M’aimer comme je t’aime

Ma douce fille, tu es née il y a maintenant plus de trois mois. Tu es extraordinaire. Allumée, calme et tu bouges déjà beaucoup. Je sens que tu vas nous faire courir, ton père, ton frère et moi. Tu es bien dodue aussi. Déjà, tes bras sont pleins de plis et ton ventre déborde par-dessus tes couches. Tes grands sourires qui soulignent ton double menton me font craquer. Je trouve cela magnifique et je suis fière que ce soit mon lait qui te nourrisse ainsi.

 

Pourtant, quand je regarde mes plis de bras à moi, mon ventre qui déborde par-dessus mes pantalons et mes grands sourires qui soulignent mon double menton, je n’ai pas la même réaction.

 

En fait, c’est une montagne russe mon affaire.
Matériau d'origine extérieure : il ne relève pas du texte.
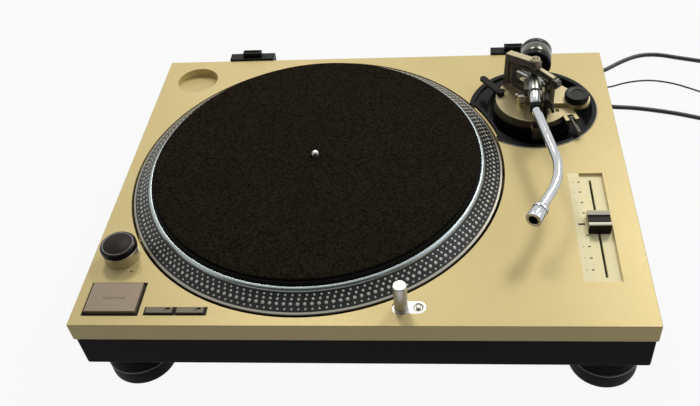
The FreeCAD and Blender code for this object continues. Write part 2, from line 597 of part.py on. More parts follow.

Des jours, je me trouve belle; des jours, je ne pense pas à mon corps; des jours, je suis gênée de rencontrer les gens de mon entourage par peur de leur réaction; des jours, je me compare aux autres mamans. Tu vois, tout ça, ça m’appartient. Ça n’a rien à voir avec toi ni avec ma grossesse, ces peurs‑là, elles étaient en moi avant et je n’avais jamais fait la paix avec elles.

 

Je pense que les bébés nous offrent la chance de grandir, de travailler sur nous. La période périnatale est un révélateur de notre identité la plus profonde et des tourments qui l’accompagnent. Parce qu’avec tous les bouleversements de la parentalité, tant positifs que négatifs, les masques tombent. Le plus beau comme le plus laid ressortent de nous-mêmes et j’ai décidé d’accepter les deux côtés.

 

Évidemment, il y a un contexte social, une pression de performance, une valorisation de la perte de poids postpartum. Mais ma fille, sache que nous ne sommes pas des victimes. Sache que tu as du pouvoir sur ta vie, sur tes souffrances et tes blessures futures. Mon corps, il ne sera jamais comme avant… ni comme avant la grossesse ni comme avant rien en fait. Il évolue, se transforme, s’adapte. J’ai envie de lui faire confiance à ce corps si puissant qui m’a permis de créer, de porter et de donner la vie. Manger quand j’ai faim, bouger quand j’en ai besoin et me reposer quand je n’ai plus d’énergie.

 

Je n’ai pas envie de passer la majeure partie de mon temps centrée sur moi-même, sur mes démons et mes doutes. Ta venue dans notre famille, ma fille, me permet de devenir une meilleure personne, de travailler sur moi et d’enfin m’aimer comme j’aime mes enfants : inconditionnellement.